Alaska News

Clarence Page: D.C. TV? Comedies are the best

Among other landmarks, 2013 was the year of a big comeback for dramatic and comedic TV series about spies, politics and other shenanigans in Washington, D.C.

That's a big turnaround from 1998, when President Bill Clinton's startling scandal with a White House intern made writers of Washington fiction want to throw their keyboards out the window.

For Christopher Buckley, Gore Vidal, David Baldacci and others interviewed by the Washington Post, real-life scandals had pushed D.C. world into a realm so implausible that even these esteemed writers' active imaginations could hardly compete.

But 16 years of scandals, terror attacks and paranoid theories later, Hollywood appears to be catching up. For the first time since Aaron Sorkin's "The West Wing" ended its successful seven-year run in 2006, we have not just one but eight fictional TV programs that are set in Washington's Shakespearean political world.

They include ABC's "Scandal," Showtimes "Homeland," NBC's "The Blacklist," CBS' "Hostages," FX's "The Americans," and HBO's "Veep." Competing against them on the Internet is Netflix's "House of Cards" and Amazon's "Alpha House."

For me, that's a lot to hate-watch, the sort of TV viewing that grabs your attention, if only out of fascination with how bad it is. Shows about the Kardashians or anything that is titled "The Housewives of (fill in the blank)" comes to mind.

Hate-watching is how I watch a show that purports to show how Washington works when I know in my heart of hearts that similar real-life situations produce more drama or comedy, usually unintended, than the one that the show's writers have made up.

ADVERTISEMENT

Unfortunately, hardly anyone writes insider fiction like Allen Drury's classic "Advise and Consent" or Henry Adams' immortal "Democracy" anymore. On TV, such reality doesn't get big enough ratings.

In my endless quest for a Washington version of my ideal show -- HBO's "The Wire" -- in pursuing reality-based avenues to enlightening entertainment, I have come up with my own 2014 Hate-Watchers Guide to Fake D.C. on TV:

"The Blacklist" and "Hostages" end up on the bottom of my list because, as much as these well-done counterterrorism thrillers take place in Washington, they're not really about Washington.

"The Americans," about Russian spies living undercover in D.C. in the early 1980s, would come closer if we were still in the Cold War, not the age of Vladimir Putin.
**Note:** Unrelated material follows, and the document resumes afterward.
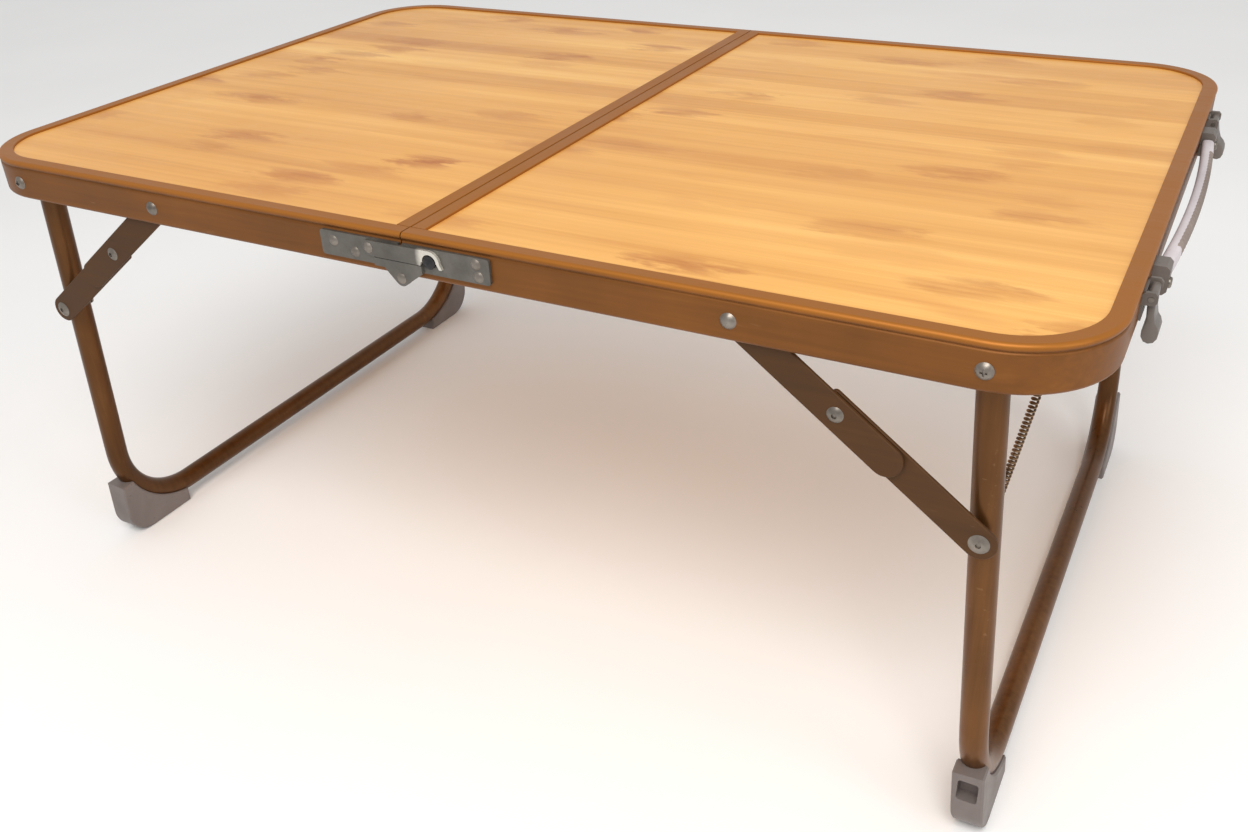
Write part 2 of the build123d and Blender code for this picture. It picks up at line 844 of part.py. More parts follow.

"Homeland," starring Claire Danes as a bipolar CIA officer, scores higher for its depictions of how present-day congressional politics, office politics and family pressures can complicate national security considerations and everyone's love lives. Even if none of its events have happened, one feels as though they might -- any day now.

"Scandal" is one of the highest rated shows on TV, precisely because it is so far removed from reality. I had high hopes when the show, created by Shonda Rhimes, launched star Kerry Washington as a Washington fixer based loosely on the real-life Judy Smith, an advisor to the show. Unfortunately, the show's story lines have begun to pile on just about every paranoid fever dream that the Internet ever produced. Needless to say, the audience has mushroomed.

"House of Cards," based on an English series, stars Kevin Spacey as an elegantly hustling Democratic House majority whip. It earns top marks from me for putting the focus where it belongs, on the mechanics of how deceit, betrayal and revenge make the public's interests a secondary consideration at best. I am only annoyed by Spacey's narrating us through the sleaze like an on-camera tour guide. That'll be the day.

My favorites, to my own surprise, are two comedies: HBO's "Veep," starring Julia Louis-Dreyfus as an ambitious VPOTUS (vice president of the United States), and Amazon's "Alpha House," a half-hour show from Garry Trudeau and starring John Goodman about four Republican senators who share a house on Capitol Hill.

Maybe it takes a comedy to capture Washington's essence in these polarized times. Capitol Hill and White House staffers have told me they watch both shows, at least because everybody else with whom they work is watching them. TV might not get all the facts right, I am told, but it feels right. Sometimes that's all that good art has to do.